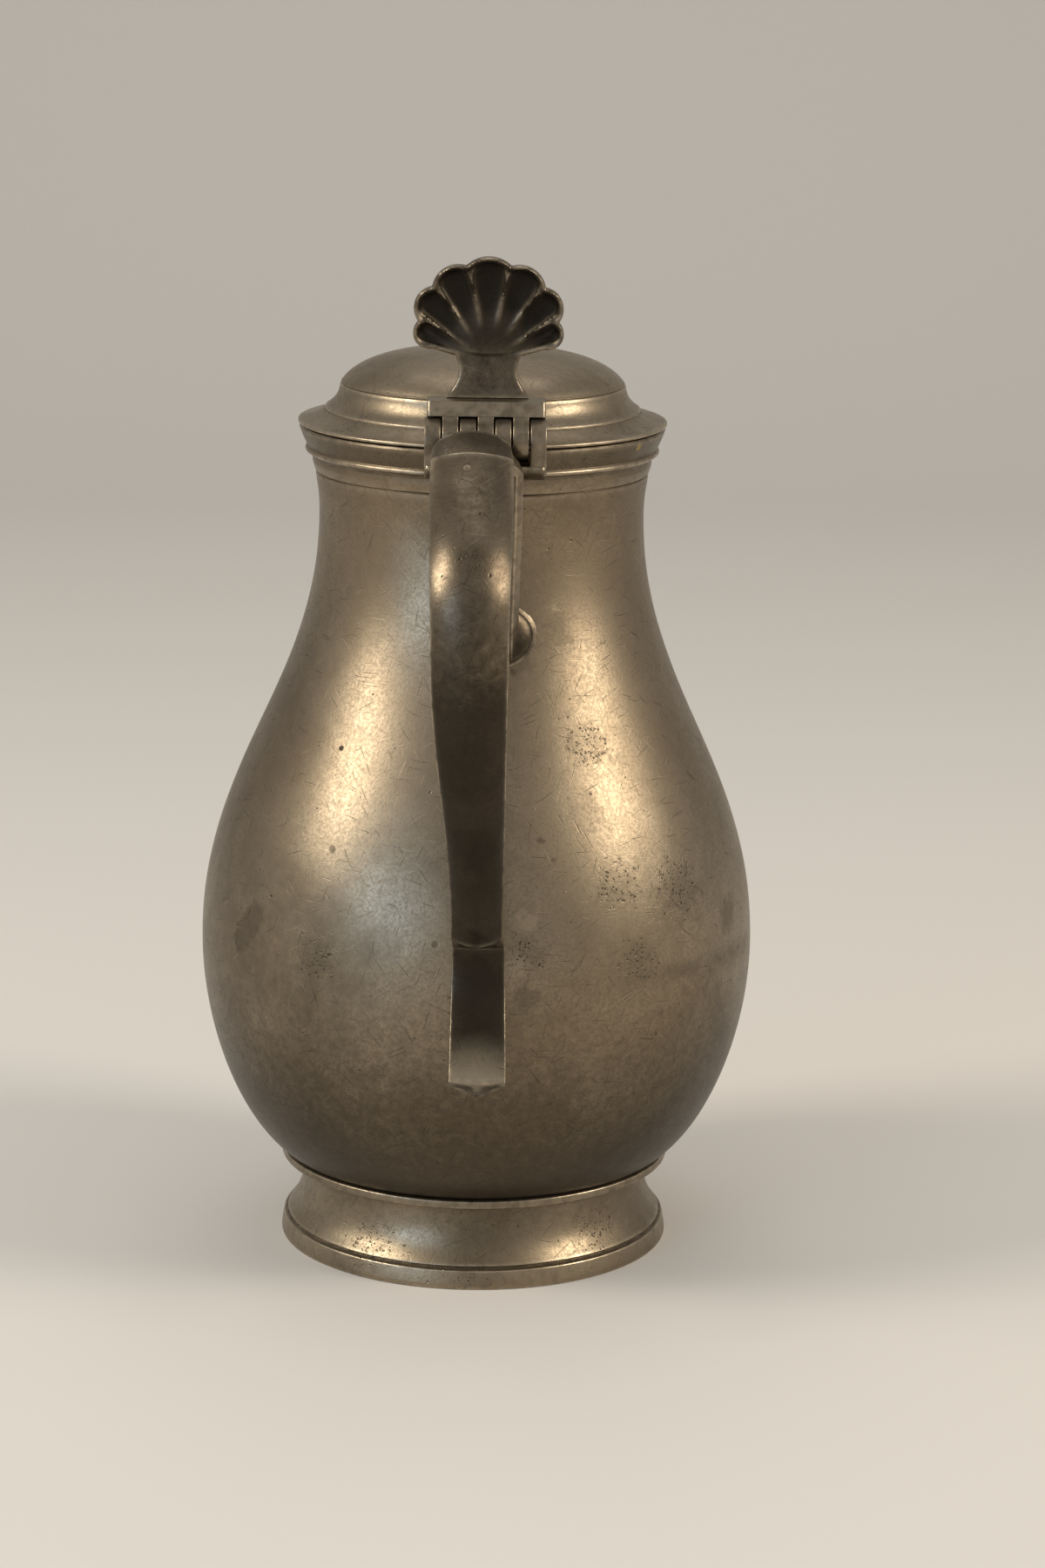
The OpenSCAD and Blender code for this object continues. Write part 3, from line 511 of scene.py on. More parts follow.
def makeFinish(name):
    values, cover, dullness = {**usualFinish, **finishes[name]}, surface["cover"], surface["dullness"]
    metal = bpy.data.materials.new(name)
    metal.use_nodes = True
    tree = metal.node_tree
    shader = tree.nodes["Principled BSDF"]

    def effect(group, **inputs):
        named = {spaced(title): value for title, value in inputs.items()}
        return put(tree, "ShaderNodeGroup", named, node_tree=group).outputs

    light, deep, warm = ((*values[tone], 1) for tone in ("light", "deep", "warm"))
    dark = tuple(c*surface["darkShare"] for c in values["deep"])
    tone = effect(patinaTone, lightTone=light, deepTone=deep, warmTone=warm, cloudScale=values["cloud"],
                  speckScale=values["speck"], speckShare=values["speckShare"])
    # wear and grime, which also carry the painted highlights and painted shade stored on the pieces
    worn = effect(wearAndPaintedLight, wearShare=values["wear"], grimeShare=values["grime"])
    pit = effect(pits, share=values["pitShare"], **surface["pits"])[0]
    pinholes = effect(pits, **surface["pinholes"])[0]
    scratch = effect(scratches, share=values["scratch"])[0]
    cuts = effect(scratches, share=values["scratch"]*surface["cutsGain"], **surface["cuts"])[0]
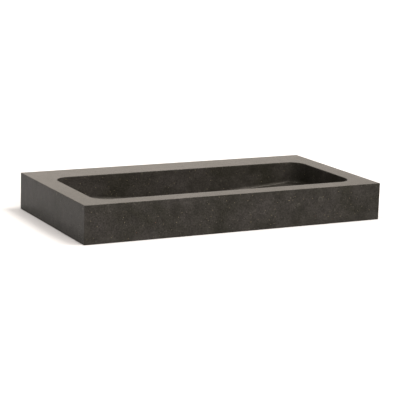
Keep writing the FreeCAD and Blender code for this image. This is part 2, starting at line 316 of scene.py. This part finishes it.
==================================================
→ **Task description**
Write out the listing once more, matching it exactly.

→ **Task response**
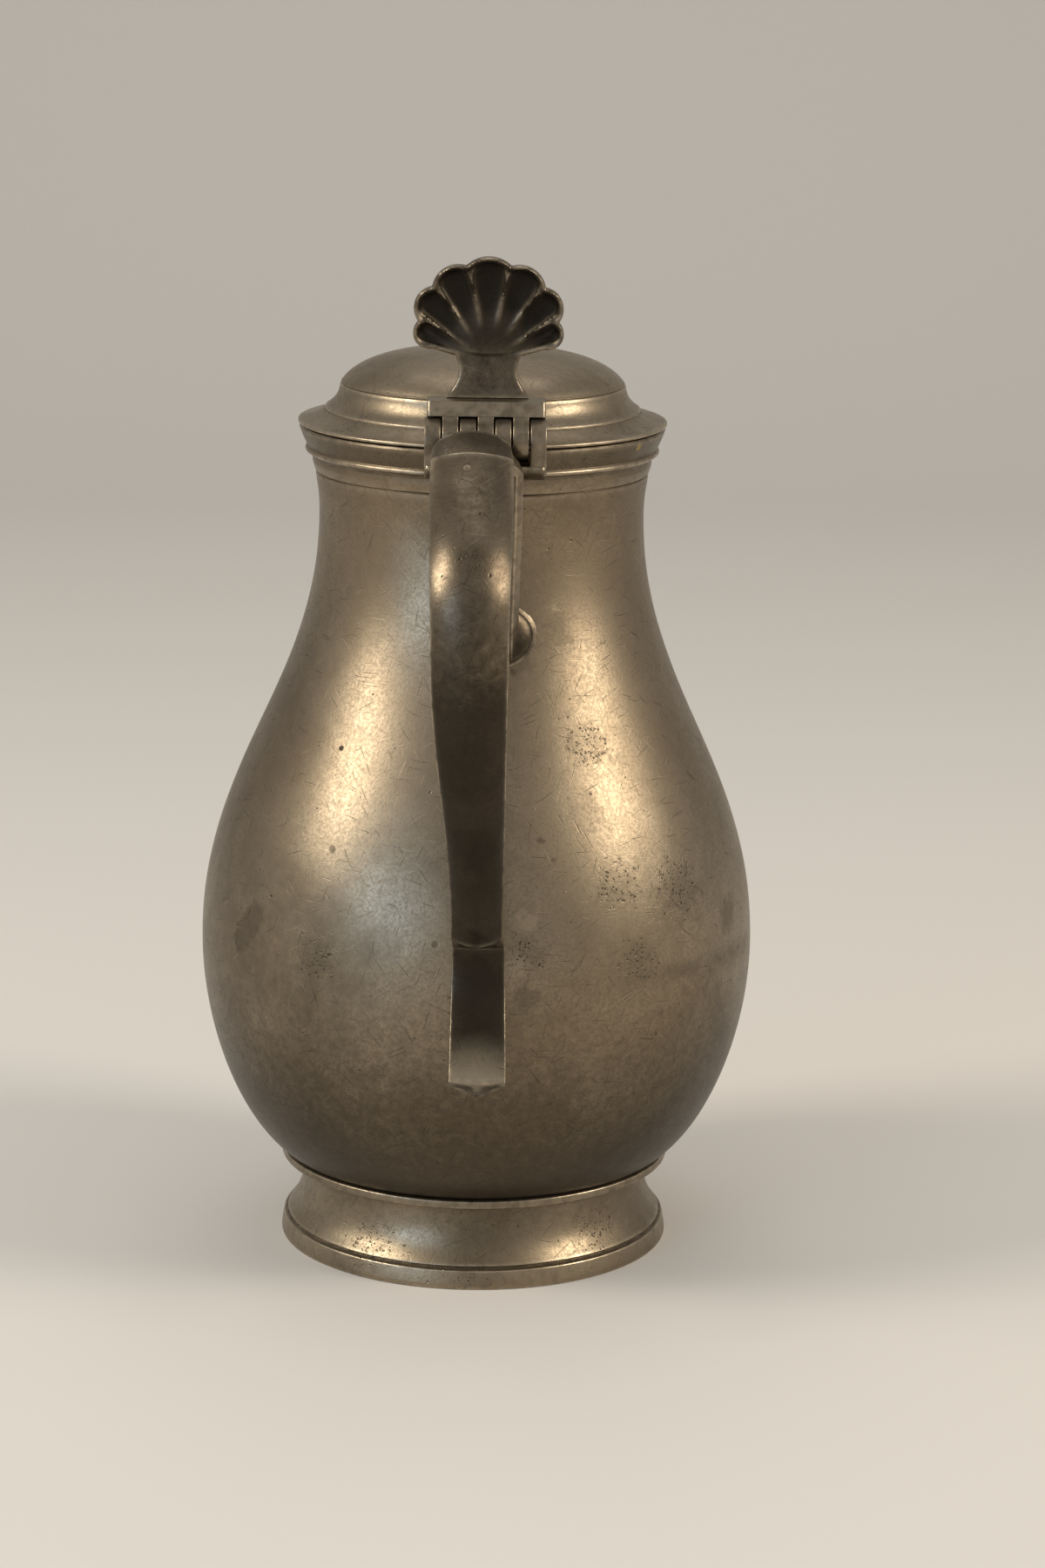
The OpenSCAD and Blender code for this object continues. Write part 3, from line 511 of scene.py on. More parts follow.
def makeFinish(name):
    values, cover, dullness = {**usualFinish, **finishes[name]}, surface["cover"], surface["dullness"]
    metal = bpy.data.materials.new(name)
    metal.use_nodes = True
    tree = metal.node_tree
    shader = tree.nodes["Principled BSDF"]

    def effect(group, **inputs):
        named = {spaced(title): value for title, value in inputs.items()}
        return put(tree, "ShaderNodeGroup", named, node_tree=group).outputs

    light, deep, warm = ((*values[tone], 1) for tone in ("light", "deep", "warm"))
    dark = tuple(c*surface["darkShare"] for c in values["deep"])
    tone = effect(patinaTone, lightTone=light, deepTone=deep, warmTone=warm, cloudScale=values["cloud"],
                  speckScale=values["speck"], speckShare=values["speckShare"])
    # wear and grime, which also carry the painted highlights and painted shade stored on the pieces
    worn = effect(wearAndPaintedLight, wearShare=values["wear"], grimeShare=values["grime"])
    pit = effect(pits, share=values["pitShare"], **surface["pits"])[0]
    pinholes = effect(pits, **surface["pinholes"])[0]
    scratch = effect(scratches, share=values["scratch"])[0]
    cuts = effect(scratches, share=values["scratch"]*surface["cutsGain"], **surface["cuts"])[0]
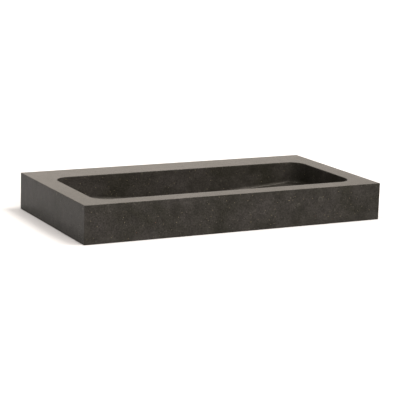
Keep writing the FreeCAD and Blender code for this image. This is part 2, starting at line 316 of scene.py. This part finishes it.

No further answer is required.